What makes wealthier economies able to rebuild is that they have access to savings, insurance, and borrowing, whereas poor nations do not. The resources made available from these sources make the people involved less wealthy in the case of savings, reduces the reserves of insurance companies and the value of insurance stocks, and creates a future liability for borrowers.
This means that wealthier countries have the ability to spread the economic pain of natural disasters over time, space, and the number of people involved (e.g., foreign owners of local insurance companies). They do not have the ability to magically make the pain go away — and certainly not to turn it into pleasure or prosperity.
The fact that the replacement buildings and equipment might be more modern does not make the disaster a boon either. What Henry Hazlitt said about war is just as true for natural disasters:
It is sometimes said that the Germans or the Japanese had a postwar advantage over the Americans because their old plants, having been destroyed completely by bombs during the war, they could replace them with the most modern plants and equipment and thus produce more efficiently and at lower costs than the Americans with their older and half-obsolete plants and equipment. But if this were really a clear net advantage, Americans could easily offset it by immediately wrecking their old plants, junking all the old equipment. In fact, all manufacturers in all countries could scrap all their old plants and equipment every year and erect new plants and install new equipment.
The simple truth is that there is an optimum rate of replacement, a best time for replacement. It would be an advantage for a manufacturer to have his factory and equipment destroyed by bombs only if the time had arrived when, through deterioration and obsolescence, his plant and equipment had already acquired a null or a negative value and the bombs fell just when he should have called in a wrecking crew or ordered new equipment anyway. (emphasis added)
Yes, a few individuals might benefit from a disaster, but not the economy in general.

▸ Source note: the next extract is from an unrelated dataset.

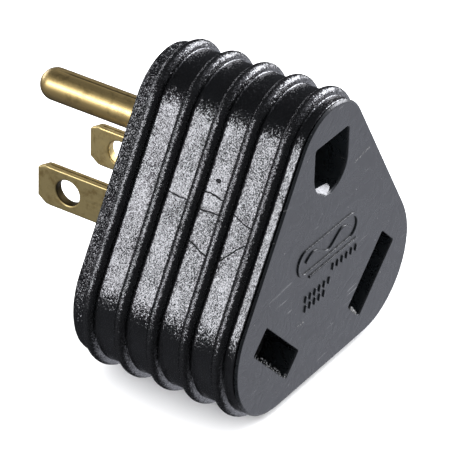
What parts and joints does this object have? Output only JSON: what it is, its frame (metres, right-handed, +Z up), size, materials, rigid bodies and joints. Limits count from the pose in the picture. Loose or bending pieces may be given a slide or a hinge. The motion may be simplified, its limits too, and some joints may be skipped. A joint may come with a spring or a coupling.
{
  "type": "power adapter",
  "caption": "Compact moulded power adapter with a rounded-triangle ribbed body, a three-slot receptacle in front and two flat blades and a round ground pin behind.",
  "frame": {"origin": "middle of the footprint, at the level of the ribs that the body rests on", "axes": "-Y out of the receptacle face, +Y along the prongs, +Z up towards the ground slot and pin"},
  "size_m": [0.0462, 0.0478, 0.0447],
  "materials": {
    "textured_vinyl": "fine spark texture, semi-gloss",
    "smooth_vinyl": "smooth moulded, satin",
    "core_plastic": "smooth moulded, matte",
    "spacer_plastic": "matte",
    "prong_brass": "satin, drawn and blanked",
    "contact_brass": "satin strip",
    "spring_steel": "bright strip"
  },
  "bodies": {
    "root": {"outer_jacket": "textured_vinyl", "receptacle_face": "smooth_vinyl", "plug_face": "smooth_vinyl", "contact_carrier": "core_plastic", "busbar_spacer": "spacer_plastic", "line_blade": "prong_brass", "neutral_blade": "prong_brass", "ground_pin": "prong_brass", "line_contact": "contact_brass", "neutral_contact": "contact_brass", "ground_contact": "contact_brass", "line_contact_spring": "spring_steel", "neutral_contact_spring": "spring_steel", "ground_contact_spring": "spring_steel", "line_strap": "contact_brass", "neutral_strap": "contact_brass", "ground_strap": "contact_brass", "line_contact_rivet": "contact_brass", "line_blade_rivet": "contact_brass", "neutral_contact_rivet": "contact_brass", "neutral_blade_rivet": "contact_brass", "ground_contact_rivet": "contact_brass"}
  },
  "joints": []
}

Mises described the outcomes of war as similar to natural disasters:
War prosperity is like the prosperity that an earthquake or a plague brings. The earthquake means good business for construction workers, and cholera improves the business of physicians, pharmacists, and undertakers; but no one has for that reason yet sought to celebrate earthquakes and cholera as stimulators of the productive forces in the general interest.
Therefore we can rest the common-sense case that natural disasters are indeed bad. A nation that experiences natural disasters will be harmed directly and will be less preferred by investors to otherwise similar nations that are disaster free. More disasters do not improve the economy, and as with Bastiat’s broken-window fallacy, we cannot achieve prosperity in any sense via destruction.